Manhattan Associates’ Momentum 2015 almost closes out the spring user conference season. Of all the conferences I’ve attended so far, I have to say Manhattan had the happiest customers.
Part of the reason for this may well be that Manhattan’s team seems intensely focused on seeing the world through their customers’ eyes. The breakout sessions that I attended, especially the ones focused on product enhancement plans, reflected the kind of intimate, detailed process knowledge that comes from literally walking miles in customers’ shoes – learning these processes by living them.
In some ways, this is not surprising. While “distributed order management” – arguably Manhattan’s flagship product in the retail world in recent years – has matured to the point where it is practically accepted as a must-have piece of omni-channel architecture, the things that retailers are doing with DOM are still evolving, and reflect that we are still in early, early days when it comes to the process changes that are being driven by omni-channel shopping patterns.
For example, on the front lines of ship from store processes, retailers are grappling with the cost of split shipments – when you source from stores, the odds that you are going to be able to source all order lines from within one location in order to meet demand decrease as the number of order lines increase. Retailers are figuring out how to respond. Do they hold back more inventory at the eCommerce DC so that orders don’t have to be shipped from store? But what does that do to presentation inventory in stores?
Even worse, what does that mean for the plans for stores in the first place, if inventory had to be sourced from stores to meet demand elsewhere? How do retailers capture and log these misplaced demand-inventory matches? And how do they get them back to merchandise planners so that they don’t make the same mistakes next year?

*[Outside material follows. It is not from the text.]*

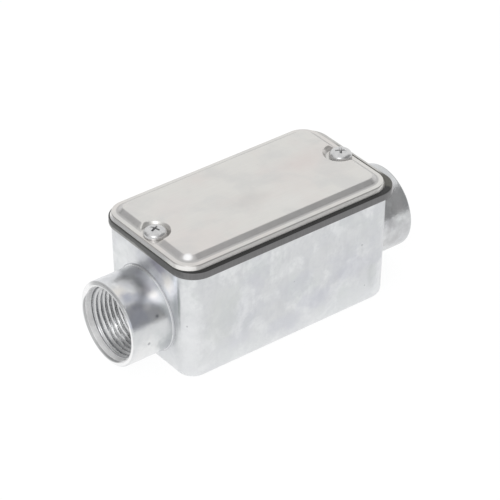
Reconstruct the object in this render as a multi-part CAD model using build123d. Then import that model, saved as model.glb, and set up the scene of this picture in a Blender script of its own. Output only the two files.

Different retailers have different answers to these questions, and one thing that came clear to me at Momentum is that there is no real “right” answer. It depends on how retailers are organized, and it depends a lot on their customer experience strategy and the type of goods they sell. The economics of what they ship plays an important role too – a ratio that we at RSR have come to call the “margin to weight ratio.” Depending on how the ratio plays out, retailers are more or less likely to be flexible about using any inventory to meet demand:
Manhattan Associates is clearly working closely with its customers to help them figure out the answers to these questions, and the flexibility and optimization capabilities they are baking into their products reflect the reality of many questions, few clear answers.

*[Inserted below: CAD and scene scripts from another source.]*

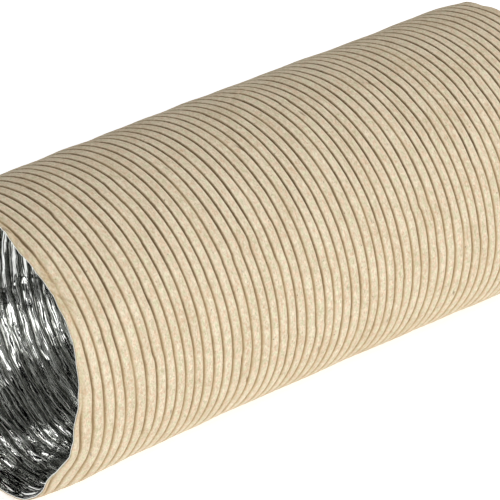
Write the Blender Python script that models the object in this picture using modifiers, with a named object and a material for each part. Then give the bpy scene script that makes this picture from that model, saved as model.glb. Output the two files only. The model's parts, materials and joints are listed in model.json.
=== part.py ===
"""Flexible air duct: a cut length of corrugated kraft paper tube lined with aluminium foil.

The duct lies along X on the plane z = 0 and is made of twelve plain stretches. Between two
stretches, a few ribs of the same wall bend or slide, so that the whole duct bends and stretches.
"""

import math

import bpy

# Driving dimensions, in metres.
OUTER_RADIUS = 0.0318
RIB_PITCH = 0.00235
RIB_DEPTH = 0.0009
BORE_RADIUS = 0.0300
KRAFT_INNER_RADIUS = 0.0306
LINER_GAP = 0.0001
PIECE_GAP = 0.0003

# How the ribs are shared out along the duct.
RIBS = 60
END_RIBS = 3.5
FLEX_RIBS = 3
STRETCH_RIBS = 2
CREST_SHARE = 0.6

FACETS = 20
SHARP_ANGLE = math.radians(25)
WELD_DISTANCE = 0.00001

# One letter for each joint from the near end to the far end:
# A and B are hinges on crossed axes, S is a slide along the duct.
JOINT_ORDER = "ABSABSBASBA"
ROOT_STRETCH = 6

LENGTH = RIBS * RIB_PITCH
NEAR_END = -LENGTH / 2
FOIL_OUTER_RADIUS = KRAFT_INNER_RADIUS - LINER_GAP
JOINTS = len(JOINT_ORDER)
JOINT_NAMES = {"A": "bend_a", "B": "bend_b", "S": "stretch"}


def clear_scene():
    for item in list(bpy.data.objects):
        bpy.data.objects.remove(item, do_unlink=True)


def make_collection(name):
    collection = bpy.data.collections.new(name)
    bpy.context.scene.collection.children.link(collection)
    return collection


def make_material(name, colour, roughness, metallic):
    material = bpy.data.materials.new(name)
    material.use_nodes = True
    shader = material.node_tree.nodes["Principled BSDF"]
    shader.inputs["Base Color"].default_value = (*colour, 1.0)
    shader.inputs["Roughness"].default_value = roughness
    shader.inputs["Metallic"].default_value = metallic
    return material


def kraft_paper():
    return make_material("kraft_paper", (0.66, 0.54, 0.38), 0.85, 0.0)


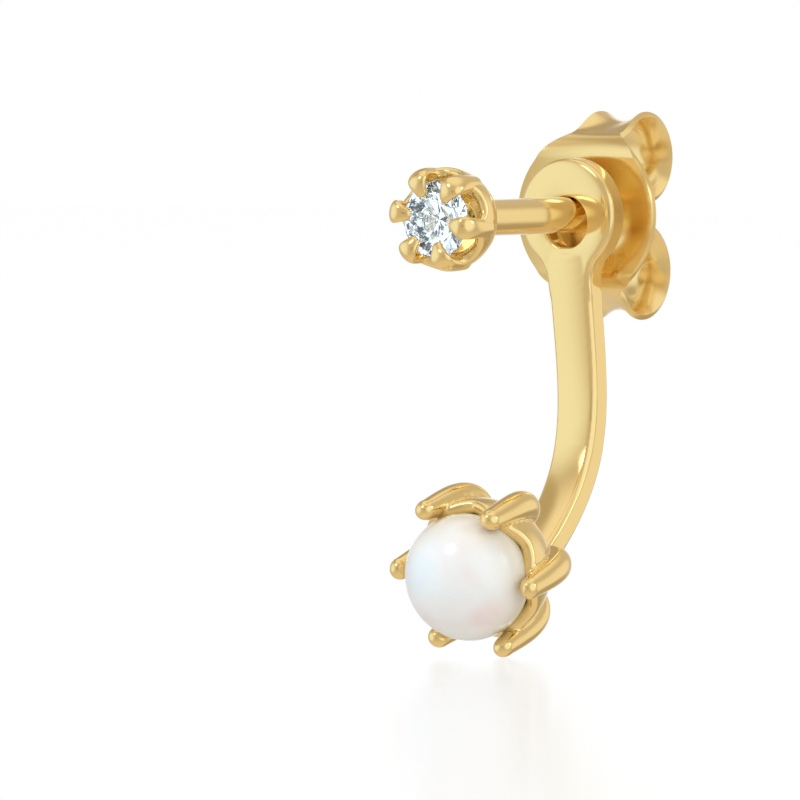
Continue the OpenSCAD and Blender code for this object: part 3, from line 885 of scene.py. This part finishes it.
def hung(wall, cards):
    """Background whose light is the wall's, and then each card's in turn as the cosine of the angle to the
    card's middle passes from that of gone to that of full."""
    light = add(tree, "ShaderNodeRGB").outputs["Color"]
    light.default_value = (*wall, 1)
    for name, azimuth, elevation, full, gone, colour in cards:
        facing = add(tree, "ShaderNodeVectorMath", [("operation", "DOT_PRODUCT")], [(0, where)])
        facing.inputs[1].default_value = toward(azimuth, elevation)
        spot = add(
            tree, "ShaderNodeMapRange", [("interpolation_type", "SMOOTHSTEP")],
            [("Value", facing.outputs["Value"])],
            From_Min=math.cos(math.radians(gone)), From_Max=math.cos(math.radians(full)),
        )
        spot.label = name
        layer = add(
            tree, "ShaderNodeMix", [("data_type", "RGBA")], [(0, spot.outputs["Result"]), (6, light)],
        )
        layer.inputs[7].default_value = (*colour, 1)
        light = layer.outputs[2]
    return add(tree, "ShaderNodeBackground", links=[("Color", light)], Strength=1.0).outputs["Background"]


ray = add(tree, "ShaderNodeLightPath").outputs
around = add(
    tree, "ShaderNodeMixShader",
    links=[(0, ray["Is Transmission Ray"]), (1, hung(TENT_WALL, TENT)), (2, hung(STONE_WALL, STONE_CARDS))],
)
white = add(tree, "ShaderNodeBackground", Color=(1, 1, 1, 1), Strength=1.0)
seen = add(
    tree, "ShaderNodeMixShader",
    links=[(0, ray["Is Camera Ray"]), (1, around.outputs["Shader"]), (2, white.outputs["Background"])],
)
tree.links.new(seen.outputs["Shader"], out.inputs["Surface"])

# Two soft boxes light the pearl through its skin. Nothing mirrors them, as the panels are there for that.
SOFT_BOXES = [("left_soft_box", -40, 30, 0.08), ("right_soft_box", 62, 26, 0.08)]
BOX_SIDE = 160 * MM
BOX_FAR = 250 * MM
BOX_DROP = 5 * MM
for name, azimuth, elevation, power in SOFT_BOXES:
    lamp = bpy.data.lights.new(name, "AREA")
    lamp.size = BOX_SIDE
    lamp.energy = power
    box = bpy.data.objects.new(name, lamp)
    box.location = np.array(toward(azimuth, elevation)) * BOX_FAR - [0, 0, BOX_DROP]
    box.rotation_euler = (math.radians(90 - elevation), 0, math.radians(azimuth))
    box.visible_glossy = False
    bpy.context.scene.collection.objects.link(box)

settings = bpy.context.scene
settings.view_settings.view_transform = "Standard"
settings.cycles.max_bounces = 24
settings.cycles.transmission_bounces = 20
settings.cycles.glossy_bounces = 12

Now, focus on customers’ needs is without question a good thing. The challenge ahead for Manhattan is balancing the short-term needs of customers with longer-term “medicine” – things that are good for customers, but not necessarily things that customers will ask for. Everyone knows they need to eat their vegetables, but that doesn’t mean they are going to demand them from the chef.

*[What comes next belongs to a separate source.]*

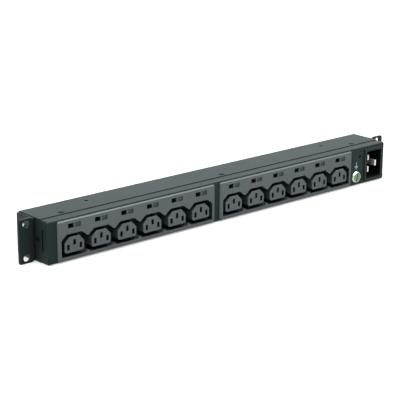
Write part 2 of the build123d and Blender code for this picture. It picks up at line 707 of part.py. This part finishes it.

Cloud delivery is a perfect case in point. Cloud methods of delivery aren’t exactly “medicine” as in accepted cures for known problems. But this method of delivery is increasingly what vendors are serving up, whether customers want them or not. Cloud does solve a lot of problems – it helps vendors keep customers on all the same version, which prevents retailers from falling off of maintenance and eventually abandoning the investments. It also forces the vendor to focus development efforts on small, rapid-delivery features that deliver value in small increments, rather than long slogs to deliver complex, creaking, and sometimes bug-ridden enhanced versions that become expensive for retailers to implement.
While not everyone is committed to cloud delivery – and by this I mean single-instance, multi-tenant solutions – the TCO benefits that come from moving to cloud are getting big enough that retailers are starting to eye the whole cloud thing with less skepticism and more interest. Some vendors are adopting it as their main strategy – as in, this is our primary method of delivery, and we’ll grudgingly license a solution if you insist on it. And some vendors are using the delivery method to make their solutions palatable for small and mid-size retailers who want the functionality but don’t have the IT resources to implement or maintain it.
From the way retail customers have responded to other vendors’ efforts to move everyone to cloud, it is clear this is medicine many don’t want to take, and not all of them even believe it is “medicine” vs. “snake oil”. It increasingly appears, however, to be the preferred future delivery method of major technology vendors. For Manhattan, the question will be – do we lead? Or do we follow? Like so many questions in the omni-channel space, it is one with no clear answer.